IWD2021 #ChooseToChallenge: Debbie Mannas

Jessie Liu IWD2021


Disclaimer: Please note that all commentary and opinions provided in this interview are those of the individual and not the organisation/company they are employed by. 

What skills and attributes do female leaders bring to create diverse leadership at management level? 

The best female leaders I know are not afraid to make human connections to the work they do, and are fearless about saying things like “we want a better world”, instead of making it all about the bottom line. The most inspirational male leaders are unashamed about articulating the world they want to create, but compassion and vulnerability come naturally to most women, and is a natural style for a lot of great women leaders, and we need to be bold about it. 

What does “choose to challenge” mean to you? 

I have challenged the expectations set by family and society on my career, my music, who I married, when and how many kids I should have, what my home should look like, and whether or not I do housework, go to community events etc. Society places a LOT of expectations on women, while men have a pass at doing anything related to home or family if they work full time, and are praised no end when they participate at home. Not so women. We try to do it all, and it’s breaking us. Or we opt out of our careers. And sadly we judge other women when they don’t meet these expectations of womanhood. We need to challenge our own mind-sets and judgements. 

The other thing I’d choose to challenge is our expected “martyrdom”. Taking care of ourselves and having a guiltfree personally-fulfilled life, pursuing our hobbies and passions, if we so choose is an absolute essential for fulfilling our potential. Men can make the time to play golf, run marathons, para-glide, have boys nights out, etc., but women in the workplace are judged for making time to do activities outside of work and home, such as art, theatre, music (shopping seems to be acceptable!) etc. I feel like there are “masculine” and “feminine” hobbies. Nobody suggests to a man that he should stop having a corporate career to become a professional golfer or athlete, but it has been suggested to me multiple times that I should throw up my career to become a full-time musician, despite my professional achievements… the subtle hint is “you’re spending too much time on your hobbies, so you must not be spending enough time working”. I’ve noticed that it’s OK to post on LinkedIn how you trained for and ran your marathon (loads of likes and comments), but not OK to post about the artwork you just completed or the show you just did (radio silence). And silence speaks volumes. When we don’t celebrate the whole woman for all her achievements, we are sending a silent signal of judgment. 

What is one lesson you learnt the hard way? 

I've learned that being good at what you do is not enough, and fairness/justice is never a given. You have to connect with the “right” people, learn how to sell and influence, but most importantly, know when to walk away, because your mental health is just not worth sacrificing. Resilience is something that has come to me through heartbreak and a personal choice to move on, and has been hard won. 

What are you really, really good at? 

I pride myself on my versatility and adaptability. I learn really fast and am good at connecting the dots and being able to see patterns in seemingly unrelated events and outcomes.
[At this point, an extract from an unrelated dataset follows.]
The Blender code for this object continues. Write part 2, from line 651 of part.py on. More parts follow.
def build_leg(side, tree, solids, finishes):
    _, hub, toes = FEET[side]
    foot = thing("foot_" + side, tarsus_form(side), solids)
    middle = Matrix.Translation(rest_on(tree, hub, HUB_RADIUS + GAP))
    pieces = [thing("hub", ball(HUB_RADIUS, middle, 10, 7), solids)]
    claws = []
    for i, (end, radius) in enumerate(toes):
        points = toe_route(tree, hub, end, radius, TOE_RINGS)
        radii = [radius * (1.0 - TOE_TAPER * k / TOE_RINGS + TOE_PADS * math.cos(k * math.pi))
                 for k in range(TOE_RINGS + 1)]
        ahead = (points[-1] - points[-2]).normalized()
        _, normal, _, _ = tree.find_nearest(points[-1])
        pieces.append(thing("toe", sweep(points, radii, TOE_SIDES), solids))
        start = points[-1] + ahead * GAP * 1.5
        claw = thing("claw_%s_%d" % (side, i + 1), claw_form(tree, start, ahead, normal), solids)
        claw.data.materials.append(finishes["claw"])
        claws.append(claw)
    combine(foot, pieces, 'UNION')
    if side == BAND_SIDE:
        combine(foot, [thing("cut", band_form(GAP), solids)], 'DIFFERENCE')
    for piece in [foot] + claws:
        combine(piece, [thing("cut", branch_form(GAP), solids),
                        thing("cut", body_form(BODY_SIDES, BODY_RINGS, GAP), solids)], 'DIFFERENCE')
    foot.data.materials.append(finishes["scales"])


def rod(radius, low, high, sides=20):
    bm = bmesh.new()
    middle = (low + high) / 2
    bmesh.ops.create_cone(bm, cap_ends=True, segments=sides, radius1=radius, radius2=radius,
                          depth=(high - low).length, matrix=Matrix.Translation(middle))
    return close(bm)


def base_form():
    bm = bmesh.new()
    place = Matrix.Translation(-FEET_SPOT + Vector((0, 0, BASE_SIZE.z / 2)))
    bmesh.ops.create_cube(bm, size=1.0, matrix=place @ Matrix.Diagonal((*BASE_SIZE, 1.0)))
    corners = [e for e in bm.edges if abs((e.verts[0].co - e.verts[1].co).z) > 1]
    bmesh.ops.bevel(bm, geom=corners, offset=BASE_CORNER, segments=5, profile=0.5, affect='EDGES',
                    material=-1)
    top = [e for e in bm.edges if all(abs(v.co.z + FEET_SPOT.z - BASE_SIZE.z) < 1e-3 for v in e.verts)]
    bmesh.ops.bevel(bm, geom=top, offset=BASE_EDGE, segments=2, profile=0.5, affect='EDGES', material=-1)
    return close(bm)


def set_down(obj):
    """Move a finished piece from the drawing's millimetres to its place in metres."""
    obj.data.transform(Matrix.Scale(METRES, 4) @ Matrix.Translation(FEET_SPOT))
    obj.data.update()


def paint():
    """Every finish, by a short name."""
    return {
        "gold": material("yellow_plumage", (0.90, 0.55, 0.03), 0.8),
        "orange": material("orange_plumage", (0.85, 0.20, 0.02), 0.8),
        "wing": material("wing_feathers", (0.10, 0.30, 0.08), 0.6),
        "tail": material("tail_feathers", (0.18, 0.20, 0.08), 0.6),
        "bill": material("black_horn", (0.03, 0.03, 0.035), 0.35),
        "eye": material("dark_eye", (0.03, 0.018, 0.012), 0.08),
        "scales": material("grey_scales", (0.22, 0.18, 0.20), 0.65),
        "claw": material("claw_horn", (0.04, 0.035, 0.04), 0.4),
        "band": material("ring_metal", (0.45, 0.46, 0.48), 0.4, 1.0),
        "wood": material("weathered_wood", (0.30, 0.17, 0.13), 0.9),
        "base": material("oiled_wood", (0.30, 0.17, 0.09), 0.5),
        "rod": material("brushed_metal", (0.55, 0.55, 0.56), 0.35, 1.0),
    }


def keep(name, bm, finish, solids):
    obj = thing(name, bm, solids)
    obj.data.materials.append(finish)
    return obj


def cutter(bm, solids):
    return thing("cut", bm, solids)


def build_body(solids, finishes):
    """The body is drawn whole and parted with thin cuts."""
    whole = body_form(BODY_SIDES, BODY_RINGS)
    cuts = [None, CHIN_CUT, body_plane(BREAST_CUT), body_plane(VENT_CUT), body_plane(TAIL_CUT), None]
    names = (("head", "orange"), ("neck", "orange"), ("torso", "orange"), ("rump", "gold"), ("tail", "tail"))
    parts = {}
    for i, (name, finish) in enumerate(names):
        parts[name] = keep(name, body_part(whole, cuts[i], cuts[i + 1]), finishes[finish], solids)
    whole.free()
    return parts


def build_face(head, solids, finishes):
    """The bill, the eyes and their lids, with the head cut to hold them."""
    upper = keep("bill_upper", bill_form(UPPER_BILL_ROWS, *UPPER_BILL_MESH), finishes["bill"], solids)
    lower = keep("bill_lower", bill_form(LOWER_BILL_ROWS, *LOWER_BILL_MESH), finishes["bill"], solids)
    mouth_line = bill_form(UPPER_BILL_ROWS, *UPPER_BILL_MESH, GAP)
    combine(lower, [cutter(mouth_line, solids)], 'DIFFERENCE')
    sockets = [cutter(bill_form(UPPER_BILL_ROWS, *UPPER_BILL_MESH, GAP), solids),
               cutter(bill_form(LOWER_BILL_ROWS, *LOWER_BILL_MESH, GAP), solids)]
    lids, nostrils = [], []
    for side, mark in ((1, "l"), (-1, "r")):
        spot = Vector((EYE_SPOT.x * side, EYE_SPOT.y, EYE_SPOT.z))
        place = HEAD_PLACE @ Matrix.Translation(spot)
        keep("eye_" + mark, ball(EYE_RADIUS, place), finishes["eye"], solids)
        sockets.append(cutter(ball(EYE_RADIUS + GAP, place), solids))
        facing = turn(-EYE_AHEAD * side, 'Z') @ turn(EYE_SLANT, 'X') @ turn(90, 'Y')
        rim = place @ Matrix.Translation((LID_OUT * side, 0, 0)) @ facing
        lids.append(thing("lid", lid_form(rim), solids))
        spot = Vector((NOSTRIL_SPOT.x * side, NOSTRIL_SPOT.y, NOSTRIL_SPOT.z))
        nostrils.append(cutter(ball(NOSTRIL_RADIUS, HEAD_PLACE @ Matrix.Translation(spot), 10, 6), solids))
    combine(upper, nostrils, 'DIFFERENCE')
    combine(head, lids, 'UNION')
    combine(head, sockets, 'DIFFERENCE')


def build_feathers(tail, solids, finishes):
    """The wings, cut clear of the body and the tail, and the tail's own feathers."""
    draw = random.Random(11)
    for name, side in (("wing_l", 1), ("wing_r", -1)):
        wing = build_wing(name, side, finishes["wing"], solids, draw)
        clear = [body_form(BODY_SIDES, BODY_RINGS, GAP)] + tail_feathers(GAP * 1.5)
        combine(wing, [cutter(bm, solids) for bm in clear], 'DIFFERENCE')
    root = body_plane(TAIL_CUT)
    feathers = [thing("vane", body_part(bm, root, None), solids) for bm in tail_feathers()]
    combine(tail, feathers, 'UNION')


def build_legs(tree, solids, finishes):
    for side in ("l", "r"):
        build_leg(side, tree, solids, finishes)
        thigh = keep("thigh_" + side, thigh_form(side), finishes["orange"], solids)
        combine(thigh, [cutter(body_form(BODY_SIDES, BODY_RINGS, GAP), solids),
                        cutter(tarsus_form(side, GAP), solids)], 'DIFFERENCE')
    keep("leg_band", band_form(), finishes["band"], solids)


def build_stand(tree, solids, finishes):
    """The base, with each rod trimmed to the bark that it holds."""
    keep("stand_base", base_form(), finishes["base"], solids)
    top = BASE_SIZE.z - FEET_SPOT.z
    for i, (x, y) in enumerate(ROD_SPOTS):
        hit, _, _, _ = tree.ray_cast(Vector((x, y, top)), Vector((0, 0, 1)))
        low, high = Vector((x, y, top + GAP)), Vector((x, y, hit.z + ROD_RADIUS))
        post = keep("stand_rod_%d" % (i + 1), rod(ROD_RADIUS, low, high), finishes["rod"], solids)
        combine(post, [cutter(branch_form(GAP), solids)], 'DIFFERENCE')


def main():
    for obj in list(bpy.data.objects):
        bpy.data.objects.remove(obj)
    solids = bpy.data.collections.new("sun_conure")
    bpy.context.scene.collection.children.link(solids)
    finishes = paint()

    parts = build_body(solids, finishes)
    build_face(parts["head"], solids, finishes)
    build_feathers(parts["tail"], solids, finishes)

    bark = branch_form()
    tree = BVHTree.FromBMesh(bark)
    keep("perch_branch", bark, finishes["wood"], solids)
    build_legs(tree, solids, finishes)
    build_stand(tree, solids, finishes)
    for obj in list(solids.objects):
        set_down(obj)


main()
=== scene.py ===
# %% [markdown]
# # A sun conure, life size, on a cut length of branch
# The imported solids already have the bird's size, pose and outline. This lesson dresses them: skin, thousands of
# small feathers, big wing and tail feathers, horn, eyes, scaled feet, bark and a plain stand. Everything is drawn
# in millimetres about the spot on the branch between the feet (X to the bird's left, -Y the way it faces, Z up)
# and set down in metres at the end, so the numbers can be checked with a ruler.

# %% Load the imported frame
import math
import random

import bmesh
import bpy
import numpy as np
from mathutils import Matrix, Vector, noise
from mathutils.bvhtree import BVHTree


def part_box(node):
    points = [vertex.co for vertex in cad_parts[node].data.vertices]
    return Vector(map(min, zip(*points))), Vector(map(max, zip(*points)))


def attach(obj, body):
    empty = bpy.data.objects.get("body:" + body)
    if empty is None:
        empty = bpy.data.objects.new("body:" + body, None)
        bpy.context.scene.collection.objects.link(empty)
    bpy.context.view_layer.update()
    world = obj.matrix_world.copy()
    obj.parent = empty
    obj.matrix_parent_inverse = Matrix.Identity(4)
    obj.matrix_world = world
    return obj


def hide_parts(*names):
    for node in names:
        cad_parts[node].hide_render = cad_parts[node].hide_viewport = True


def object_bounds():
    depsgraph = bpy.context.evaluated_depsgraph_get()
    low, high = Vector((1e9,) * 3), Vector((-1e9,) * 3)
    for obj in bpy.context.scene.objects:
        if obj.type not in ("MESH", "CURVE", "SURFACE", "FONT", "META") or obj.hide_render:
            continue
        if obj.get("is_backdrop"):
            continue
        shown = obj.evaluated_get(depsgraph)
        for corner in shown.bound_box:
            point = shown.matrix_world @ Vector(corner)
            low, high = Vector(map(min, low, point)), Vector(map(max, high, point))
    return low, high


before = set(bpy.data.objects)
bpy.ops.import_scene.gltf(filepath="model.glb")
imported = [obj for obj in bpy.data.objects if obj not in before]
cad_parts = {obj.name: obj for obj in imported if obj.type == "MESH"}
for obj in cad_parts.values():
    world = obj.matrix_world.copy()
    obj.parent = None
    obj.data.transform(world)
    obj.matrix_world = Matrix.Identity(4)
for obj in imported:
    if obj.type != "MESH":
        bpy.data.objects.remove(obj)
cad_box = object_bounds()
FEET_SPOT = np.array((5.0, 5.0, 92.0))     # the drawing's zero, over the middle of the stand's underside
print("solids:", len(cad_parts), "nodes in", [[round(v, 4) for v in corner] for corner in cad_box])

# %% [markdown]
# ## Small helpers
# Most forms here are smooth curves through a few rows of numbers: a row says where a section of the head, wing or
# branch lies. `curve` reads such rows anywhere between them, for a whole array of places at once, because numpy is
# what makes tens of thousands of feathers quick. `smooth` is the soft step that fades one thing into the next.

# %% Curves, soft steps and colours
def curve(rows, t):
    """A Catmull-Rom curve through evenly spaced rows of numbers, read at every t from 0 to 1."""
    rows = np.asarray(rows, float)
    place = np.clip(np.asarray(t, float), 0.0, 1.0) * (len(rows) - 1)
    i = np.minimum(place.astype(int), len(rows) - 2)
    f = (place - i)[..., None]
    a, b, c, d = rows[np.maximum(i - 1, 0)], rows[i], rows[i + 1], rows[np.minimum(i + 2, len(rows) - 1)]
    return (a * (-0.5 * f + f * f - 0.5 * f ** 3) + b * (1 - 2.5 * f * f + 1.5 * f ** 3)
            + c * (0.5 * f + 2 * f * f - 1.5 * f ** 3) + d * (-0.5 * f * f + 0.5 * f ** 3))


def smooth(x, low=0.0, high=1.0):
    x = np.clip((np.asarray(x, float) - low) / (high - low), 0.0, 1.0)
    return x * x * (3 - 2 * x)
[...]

It allows me to accept that many things can hold true at once, and create strategies that are aligned to multiple outcomes and multiple stakeholder benefits. I’m also really good at singing and song writing. 
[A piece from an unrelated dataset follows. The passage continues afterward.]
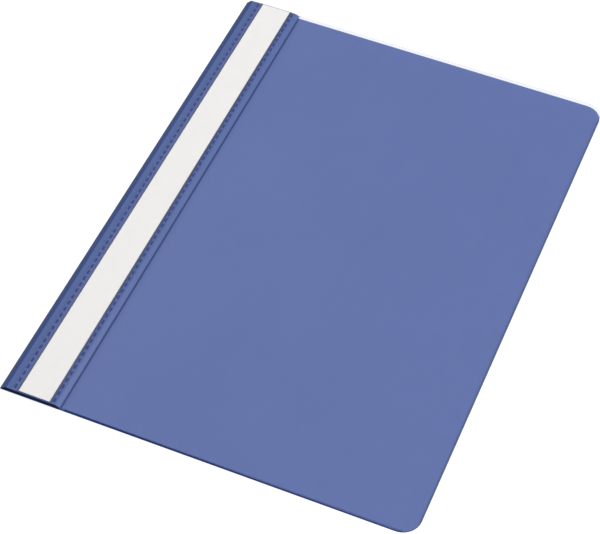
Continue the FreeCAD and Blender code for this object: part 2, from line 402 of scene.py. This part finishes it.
class Palette:
    """The finishes of the file, each built once."""

    def __init__(self) -> None:
        """Build every material."""
        self.blue_film = PolypropyleneFilm("blue polypropylene film", "#465A90", "#44588D", 0.45,
                                           ior=1.49).build()
        # Painted shade: a darker, duller copy of the blue film on the spine fold, where the slope turns
        # away from the light.
        self.fold_shade_film = PolypropyleneFilm("blue polypropylene with painted fold shade", "#384D83", "#344A7E", 0.6,
                                             ior=1.49, specular=0.12).build()
        # Painted shade: a darker copy of the blue film on its cut edges, for the dark lines that shade
        # gives along them.
        self.blue_cut_edge_shade = PolypropyleneFilm("blue film with painted shade on its cut edges", "#3A5080", "#374C7A", 0.55, ior=1.49,
                                          specular=0.2, pip_mm=0.3).build()
        # Painted shade: a dark copy of the blue film along the back cover's low end, for the shade in the
        # gap under the clear cover.
        self.low_end_shade_film = PolypropyleneFilm("blue film with painted shade along the low end", "#1C3068",
                                              "#1A2D62", 0.55, ior=1.49, specular=0.2).build()
        self.clear_film = ClearFilm("clear polypropylene film", "#8E9FE0", "#8C9DDE", 0.3, ior=1.49).build()
        self.pocket_film = ClearFilm("clear pocket film", "#8E9FE0", "#8C9DDE", 0.3, ior=1.49,
                                     cover=0.03).build()
        # Painted shade: darker, more opaque copies of the clear film beside both edges of the label and
        # along the crease.
        self.step_up_shade_film = ClearFilm("clear film with painted shade at the step up to the label", "#6B7595", "#687291", 0.4,
                                      ior=1.49, cover=0.3).build()
        self.step_down_shade_film = ClearFilm("clear film stepped down steeply", "#4A5578", "#475274", 0.4,
                                    ior=1.49, cover=0.3).build()
        # Painted shade along the crease.
        self.crease_shade_film = ClearFilm("clear polypropylene with painted crease shade", "#304C8C", "#2D4987", 0.4,
                                      ior=1.49, cover=0.26).build()
        # Painted shade: a darker, more opaque copy of the clear film on its cut edges and along its open
        # edge.
        self.clear_edge_shade_film = ClearFilm("clear film with painted shade at its cut edge and open edge", "#4F6080", "#4C5D7C", 0.45, ior=1.49,
                                   cover=0.55).build()
        # Two films fused under a ribbed weld wheel: no air is left between them, so they look deeper.
        self.fused_film = PolypropyleneFilm("fused polypropylene weld", "#2A3D78", "#293D7A", 0.5,
                                            ior=1.49, specular=0.3, pip_mm=0.3).build()
        self.card = Card("bleached label card", "#EDEAE4", "#EBE8E2", 0.85).build()
        self.tinplate = Tinplate("rolled tinplate", "#B9BBBA", "#A6A8A7", 0.34, metallic=1.0).build()
        self.table = LightTable("opal light table", "#8A8A8A", "#888888", 0.95, specular=0.0).build()


# Lines and sheets --------------------------------------------------------------------------------


def rounded_line(corners: list[Point], radii: list[float], steps: int,
                 side_share: float = 0.45) -> list[Point]:
    """Round the inner corners of an open line with arcs.

    Args:
        corners: The line's corners, its two ends included.
        radii: One radius for each corner between the ends.
        steps: Pieces in one arc.
        side_share: Most of a side that an arc may take up. A large arc on a short side is cut down to it.

    Returns:
        The rounded line.
    """
    line = [corners[0]]
    for before, corner, after, radius in zip(corners, corners[1:], corners[2:], radii):
        here = Vector(corner)
        back, ahead = (Vector(before) - here), (Vector(after) - here)
        half = back.angle(ahead) / 2
        cut = min(radius / math.tan(half), back.length * side_share, ahead.length * side_share)
        start, end = here + back.normalized() * cut, here + ahead.normalized() * cut
        for step in range(steps + 1):
            share = step / steps
            # A quadratic curve whose handle is the corner stays within a hair of the arc.
            point = start * (1 - share) ** 2 + here * 2 * share * (1 - share) + end * share ** 2
            line.append((point.x, point.y))
    line.append(corners[-1])
    return line


def divided_line(line: list[Point], longest: float) -> list[Point]:
    """Split the long pieces of a line so that none is longer than a given length.

    Args:
        line: The line.
        longest: Longest piece allowed.

    Returns:
        The line with more points.
    """
    points = [line[0]]
    for start, end in zip(line, line[1:]):
        count = max(1, math.ceil(math.dist(start, end) / longest))
        points += [(start[0] + (end[0] - start[0]) * n / count, start[1] + (end[1] - start[1]) * n / count)
                   for n in range(1, count + 1)]
    return points


def split_at(line: list[Point], place: float, near: float) -> list[Point]:
    """Add a point to a line where it passes an x, on the pass that ends nearest to a z.

    Args:
        line: The line, which may double back over itself.
        place: The x of the new point.
        near: The z that picks one of the passes.

    Returns:
        The line with the new point in order.
    """
    passes = [n for n, (start, end) in enumerate(zip(line, line[1:]))
              if min(start[0], end[0]) < place < max(start[0], end[0])]
    if not passes:
        return line
    number = min(passes, key=lambda n: abs(line[n + 1][1] - near))
    start, end = line[number], line[number + 1]
    share = (place - start[0]) / (end[0] - start[0])
    point = (place, start[1] + (end[1] - start[1]) * share)
    return line[:number + 1] + [point] + line[number + 1:]


def side_steps(line: list[Point]) -> list[Vector]:
    """Give the unit step square to a line at each of its points, towards its left.

    Args:
        line: The line, as x and z.

    Returns:
        One step for each point, in the plane of the line.
    """
    steps = []
    for number in range(len(line)):
        before, after = Vector(line[max(number - 1, 0)]), Vector(line[min(number + 1, len(line) - 1)])
        along = (after - before).normalized()
        steps.append(Vector((-along.y, along.x)))
    return steps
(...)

What has held you back in your career to date and how did you overcome that barrier?

My mixed race and gender. As I said before, being very very good at what you do is not good enough when you’re the wrong gender and colour, and I’ve been excluded from many groups because of it. I seem to fit in no category. But rather than being a victim, it’s actually liberated me from expectations and allowed me to tap into my creativity and innovation, unrestrained. I’ve been able to come out of left field and do things others didn’t think of doing, or challenge the status quo without fear of not belonging for better results. And I’ve formed really empowering relationships and friendships with like-minds because of it. 

I know that if my face was a different colour on my music albums I might have more opportunities. So I’ll never really know what heights I might have reached; I can only do what I can to make my own opportunities, and prioritise the things that give me joy, rather than let someone else have power over my energies. 

Why is it important that we “choose to challenge” and call out gender bias, discrimination and stereotyping? 

Stereotyping puts us in boxes and limits our potential to serve our clients, families, societies, countries, and humanity. It narrows our talent pool dramatically and sentences half of the population to a life of constraints. It deprives the world of brilliance. We should choose to challenge for all these reasons, but most importantly, because it is the RIGHT thing to do. To misquote Edmund Burke slightly, “The only thing necessary for the triumph of evil is for good PEOPLE to do nothing.”